Fredrick B. Cooper Co. v. Overstreet

LOPEZ, AQUILINO, Jr., Associate Judge.

Plaintiff below appeals from a final decree dismissing with prejudice its complaint praying for a decree directing that the defendant tax assessor cancel and annul the 1959 Personal Property Assessment against the plaintiff’s Tangible Personal Property and that the other defendants be enjoined from collecting or attempting to collect any such tax.

The complaint alleges that plaintiff’s personal property which was the subject of assessment complained of, were imports within the meaning of Article I, Section 10, Clause 2 of the Constitution of the United States prohibiting state or local tax on imports or exports. The defendants below by answer and motion, moved to dismiss this action on the grounds that the complaint failed to state a cause of *745action, failure to comply with Section 613.01, Florida Statutes 1959, F.S.A., and lack of jurisdiction over the subject matter or the parties hereto.

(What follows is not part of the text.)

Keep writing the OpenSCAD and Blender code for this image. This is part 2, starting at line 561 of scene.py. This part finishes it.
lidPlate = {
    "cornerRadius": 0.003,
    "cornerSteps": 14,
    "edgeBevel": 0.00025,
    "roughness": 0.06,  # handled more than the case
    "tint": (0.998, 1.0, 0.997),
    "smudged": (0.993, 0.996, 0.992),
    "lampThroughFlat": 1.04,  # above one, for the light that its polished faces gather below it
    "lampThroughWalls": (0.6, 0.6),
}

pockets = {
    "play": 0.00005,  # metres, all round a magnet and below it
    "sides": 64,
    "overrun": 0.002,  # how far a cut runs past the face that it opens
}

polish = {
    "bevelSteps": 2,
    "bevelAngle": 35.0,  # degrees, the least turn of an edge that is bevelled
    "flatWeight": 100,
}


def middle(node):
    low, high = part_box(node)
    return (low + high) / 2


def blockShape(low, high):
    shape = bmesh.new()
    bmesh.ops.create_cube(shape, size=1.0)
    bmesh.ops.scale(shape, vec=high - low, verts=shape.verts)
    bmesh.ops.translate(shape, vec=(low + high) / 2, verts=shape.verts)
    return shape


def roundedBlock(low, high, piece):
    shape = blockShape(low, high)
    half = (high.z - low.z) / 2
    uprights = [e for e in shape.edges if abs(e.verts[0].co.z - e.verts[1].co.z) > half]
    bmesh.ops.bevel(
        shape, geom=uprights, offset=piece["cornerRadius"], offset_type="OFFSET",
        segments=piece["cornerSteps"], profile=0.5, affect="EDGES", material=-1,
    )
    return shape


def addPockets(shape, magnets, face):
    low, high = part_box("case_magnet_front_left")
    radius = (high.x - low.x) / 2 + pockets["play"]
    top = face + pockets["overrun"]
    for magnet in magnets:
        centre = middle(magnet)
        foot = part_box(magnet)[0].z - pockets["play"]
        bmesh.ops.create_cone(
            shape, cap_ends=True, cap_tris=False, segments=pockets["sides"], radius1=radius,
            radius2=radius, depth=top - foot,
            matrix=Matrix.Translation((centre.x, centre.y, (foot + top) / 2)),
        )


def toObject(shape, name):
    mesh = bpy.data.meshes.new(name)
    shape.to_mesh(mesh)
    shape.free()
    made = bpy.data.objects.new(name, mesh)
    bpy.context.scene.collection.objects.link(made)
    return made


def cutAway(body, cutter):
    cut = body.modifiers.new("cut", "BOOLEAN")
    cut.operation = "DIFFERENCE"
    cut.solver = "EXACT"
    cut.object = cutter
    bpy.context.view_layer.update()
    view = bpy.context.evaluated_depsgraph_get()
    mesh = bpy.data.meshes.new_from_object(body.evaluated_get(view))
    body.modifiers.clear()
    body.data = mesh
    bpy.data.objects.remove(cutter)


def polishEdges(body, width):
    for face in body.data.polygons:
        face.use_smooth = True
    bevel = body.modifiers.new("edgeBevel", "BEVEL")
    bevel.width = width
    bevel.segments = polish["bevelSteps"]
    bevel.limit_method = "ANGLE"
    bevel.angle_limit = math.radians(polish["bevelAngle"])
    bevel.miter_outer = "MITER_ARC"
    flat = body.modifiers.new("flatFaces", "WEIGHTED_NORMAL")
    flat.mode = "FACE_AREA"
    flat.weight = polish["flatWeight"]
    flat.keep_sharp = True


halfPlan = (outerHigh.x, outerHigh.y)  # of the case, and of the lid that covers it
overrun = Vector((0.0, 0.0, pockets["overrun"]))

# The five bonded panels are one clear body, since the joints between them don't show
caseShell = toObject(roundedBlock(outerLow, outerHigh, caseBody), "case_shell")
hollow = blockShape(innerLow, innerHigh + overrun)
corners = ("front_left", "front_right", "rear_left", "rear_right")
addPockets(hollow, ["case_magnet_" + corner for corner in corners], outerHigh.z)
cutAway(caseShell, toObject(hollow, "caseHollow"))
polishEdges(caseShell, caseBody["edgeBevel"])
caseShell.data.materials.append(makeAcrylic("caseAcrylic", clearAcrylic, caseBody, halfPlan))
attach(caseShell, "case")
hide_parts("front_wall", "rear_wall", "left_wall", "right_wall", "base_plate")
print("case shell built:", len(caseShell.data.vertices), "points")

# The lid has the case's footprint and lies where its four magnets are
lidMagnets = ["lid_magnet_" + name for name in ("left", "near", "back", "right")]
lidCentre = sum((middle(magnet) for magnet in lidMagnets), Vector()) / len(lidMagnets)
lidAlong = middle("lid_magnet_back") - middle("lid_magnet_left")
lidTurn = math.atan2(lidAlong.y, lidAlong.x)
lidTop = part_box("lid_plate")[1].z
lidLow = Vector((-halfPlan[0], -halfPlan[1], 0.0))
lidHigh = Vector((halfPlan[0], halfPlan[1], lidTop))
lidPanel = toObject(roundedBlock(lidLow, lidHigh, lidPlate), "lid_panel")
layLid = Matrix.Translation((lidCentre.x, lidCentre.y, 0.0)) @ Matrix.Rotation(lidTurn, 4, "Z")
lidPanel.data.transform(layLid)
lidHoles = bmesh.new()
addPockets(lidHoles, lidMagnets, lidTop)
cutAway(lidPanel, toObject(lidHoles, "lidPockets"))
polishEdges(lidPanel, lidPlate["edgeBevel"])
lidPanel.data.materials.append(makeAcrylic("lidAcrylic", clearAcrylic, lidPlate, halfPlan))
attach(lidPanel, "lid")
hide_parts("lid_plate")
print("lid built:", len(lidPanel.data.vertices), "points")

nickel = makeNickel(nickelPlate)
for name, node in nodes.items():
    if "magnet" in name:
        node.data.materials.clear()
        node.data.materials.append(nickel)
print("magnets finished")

The plaintiff admitted that it is a New Jersey corporation engaged in the business of importing canned meats from Europe and reselling them in unbroken lots in the original packing cases in which they have arrived from overseas. These canned meats are consigned to plaintiff and stored in warehouses in Dade County from which they are shipped to customers after paying the United States import duties.

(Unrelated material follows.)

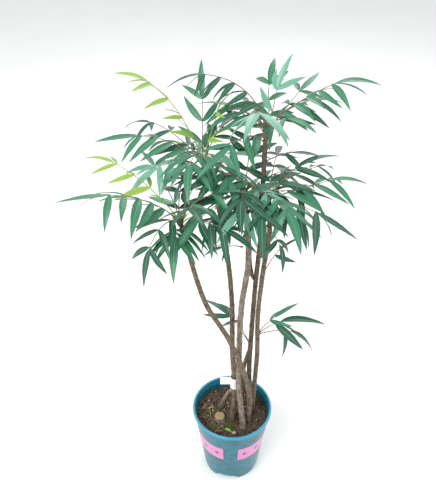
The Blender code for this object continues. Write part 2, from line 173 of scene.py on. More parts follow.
def rough_up(
    tree: Tree, place: Socket, texture: tuple[float, float, float], bump: tuple[float, float]
) -> Socket:
    """Adds noise and lets it raise the surface.

    Args:
        tree: the material's node tree.
        place: where the noise is read.
        texture: the noise's scale per metre, its detail and its roughness.
        bump: the bump's strength, and its height in metres.

    Returns:
        The noise's socket.
    """
    scale, detail, roughness = texture
    grain = add_node(
        tree,
        "ShaderNodeTexNoise",
        {"Scale": scale, "Detail": detail, "Roughness": roughness},
        {"Vector": place},
    )
    strength, height = bump
    relief = add_node(
        tree,
        "ShaderNodeBump",
        {"Strength": strength, "Distance": height},
        {"Height": grain.outputs[0]},
    )
    tree.links.new(relief.outputs[0], tree.nodes["Principled BSDF"].inputs["Normal"])
    return grain.outputs[0]


def painted_over(tree: Tree, ground: Socket, paint: str, where: Socket) -> Socket:
    """Paints a plain colour over another.

    Args:
        tree: the node tree.
        ground: the colour beneath.
        paint: hex colour of the paint.
        where: one where it is painted, nought elsewhere.

    Returns:
        The colour's socket.
    """
    # A colour Mix node has its factor on socket 0 and its two colours on 6 and 7
    mix = add_node(tree, "ShaderNodeMix", {"data_type": "RGBA", 7: linear(paint)}, {0: where, 6: ground})
    return mix.outputs[2]


@dataclass(frozen=True)
class Finish:
    """What every finish shares: a name, a shine and a bump."""

    name: str
    roughness: float
    ior: float

    def begin(self) -> tuple[Material, Tree, bpy.types.Node]:
        """Starts the material and sets its plain values.

        Returns:
            The material, its tree and its Principled node.
        """
        made = bpy.data.materials.new(self.name)
        made.use_nodes = True
        tree = made.node_tree
        shader = tree.nodes["Principled BSDF"]
        shader.inputs["Roughness"].default_value = self.roughness
        shader.inputs["IOR"].default_value = self.ior
        return made, tree, shader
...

The defendant tax assessor, as of January 1, 1959, levied a tangible personal property tax assessment against these canned meats so stored. The plaintiff, prior to the assessment, filed with the tax assessor the 1959 storage tangible personal property tax return covering the said imported meats and claimed therein exemption from tax under the Constitution of the United States, Article I, Section 10, Clause 2.

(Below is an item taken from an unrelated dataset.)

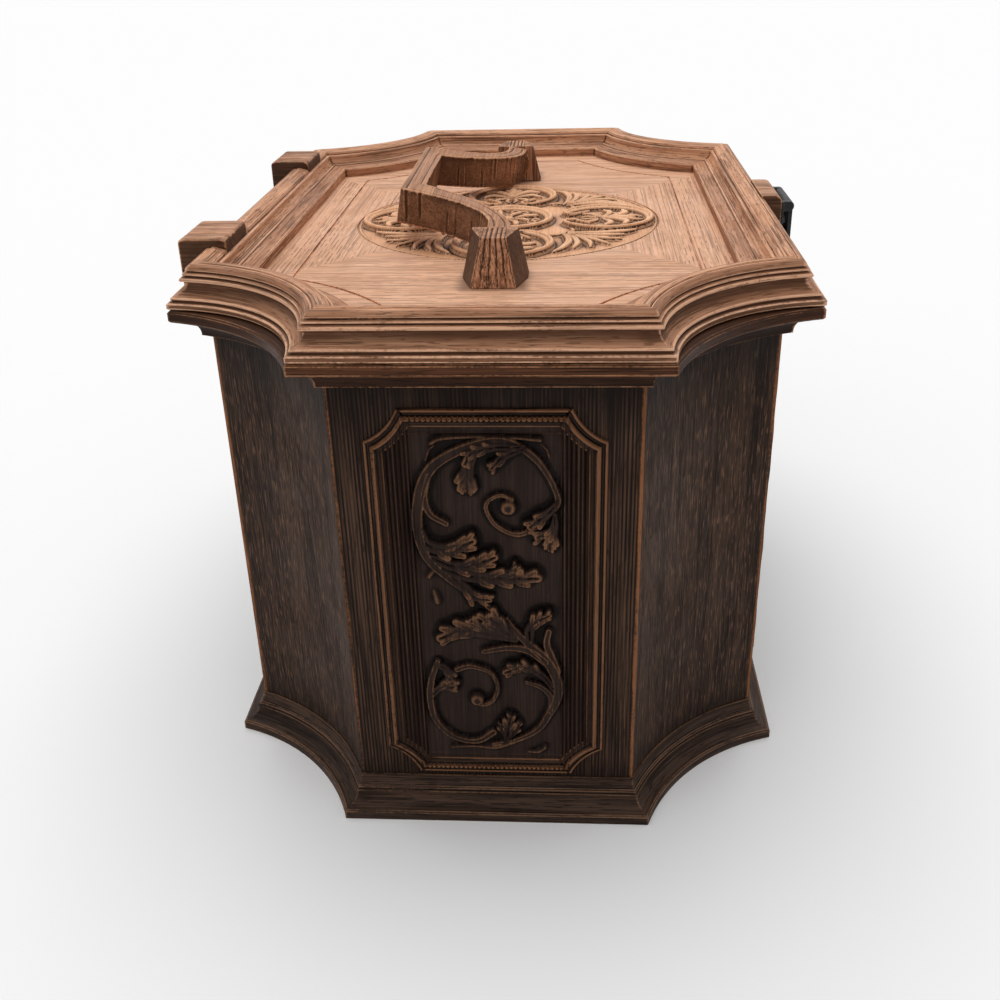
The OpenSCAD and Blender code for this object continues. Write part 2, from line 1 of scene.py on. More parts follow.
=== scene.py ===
"""Looks of the carved sewing box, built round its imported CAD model.

X runs from the hinges to the latch, Y from the front end to the rear end and Z is up.
Shapes are written in millimetres and become metres when a mesh is made.
"""

import math

import bmesh
import bpy
import numpy as np
from mathutils import Matrix, Vector
from mathutils.kdtree import KDTree


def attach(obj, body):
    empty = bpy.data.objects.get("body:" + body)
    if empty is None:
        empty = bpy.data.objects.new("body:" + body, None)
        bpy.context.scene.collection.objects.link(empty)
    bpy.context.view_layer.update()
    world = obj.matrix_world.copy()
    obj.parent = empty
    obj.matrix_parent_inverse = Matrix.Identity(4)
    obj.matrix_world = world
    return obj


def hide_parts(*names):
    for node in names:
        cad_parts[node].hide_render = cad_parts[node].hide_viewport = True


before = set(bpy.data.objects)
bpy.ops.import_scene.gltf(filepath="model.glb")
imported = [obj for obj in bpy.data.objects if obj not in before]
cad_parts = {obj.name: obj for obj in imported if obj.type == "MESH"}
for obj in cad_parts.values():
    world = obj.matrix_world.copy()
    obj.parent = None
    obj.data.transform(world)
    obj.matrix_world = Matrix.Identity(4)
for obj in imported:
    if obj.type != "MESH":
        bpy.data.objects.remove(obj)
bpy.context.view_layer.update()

MM = 0.001

# Plans with hollow corners: half sizes, how far out the hollows' centres lie, radius of the hollows
CASE_PLAN = ((107, 166), 36, 96)
LID_PLAN = ((120, 179), 4.9, 62.2)

# Levels and thicknesses of the case and the lid, and how far the hinges lie from the middle
SEAT_Z = 3
FOOT_H = 16
RIM_Z = 183.5
SHELL_TOP = 191
CASE_H = 195
WALL_T = 4
LID_Z = 195.5
PANEL_TOP = 198.2
LID_FRAME_W = 27
HINGE_Y = 76.5

# The carved panels' lowest level and height, their frames' width, and the frames' corner notches
PANEL_Z = 18.7
PANEL_H = 156
FRAME_W = 7
FRAME_NOTCH = 12
NOTCH_OUT = 8
NOTCH_R = math.hypot(FRAME_NOTCH + NOTCH_OUT, NOTCH_OUT)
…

The sole issue submitted to the lower court was the right of plaintiff to maintain this action in view that it was a foreign corporation not qualified to do business in the state of Florida and not complying with Section 613.01, Florida Statutes 1959, F.S.A.

The Supreme Court of Florida has held in the case of Schwartz v. Frango Corp., Fla. 1950, 44 So.2d 292, that compliance with the said statute was not required where the action involved an interstate transaction, but in the case at bar the question is whether the plaintiff, a foreign corporation, not qualified to do business in Florida can maintain an action to adjudicate its rights in the courts of this state, which it acquired under the Constitution of the United States. The Supreme Court of Florida in the case of Blackshear Mfg. Co. v. Sorey, 97 Fla. 437, 121 So. 103, 104, held that:

“The statute, which requires a foreign corporation to comply with certain requirements before it shall be authorized to transact business in this state, does not preclude a foreign corporation, which has not complied with the statute, from seeking the adjudication of its rights in the courts of this state, which it acquired under the federal Constitution or laws in interstate traffic.”

The Court, therefore, committed error in dismissing the complaint with prejudice.

Reversed.

PEARSON, Acting Chief Judge, and CARROLL, CHAS., J., concur.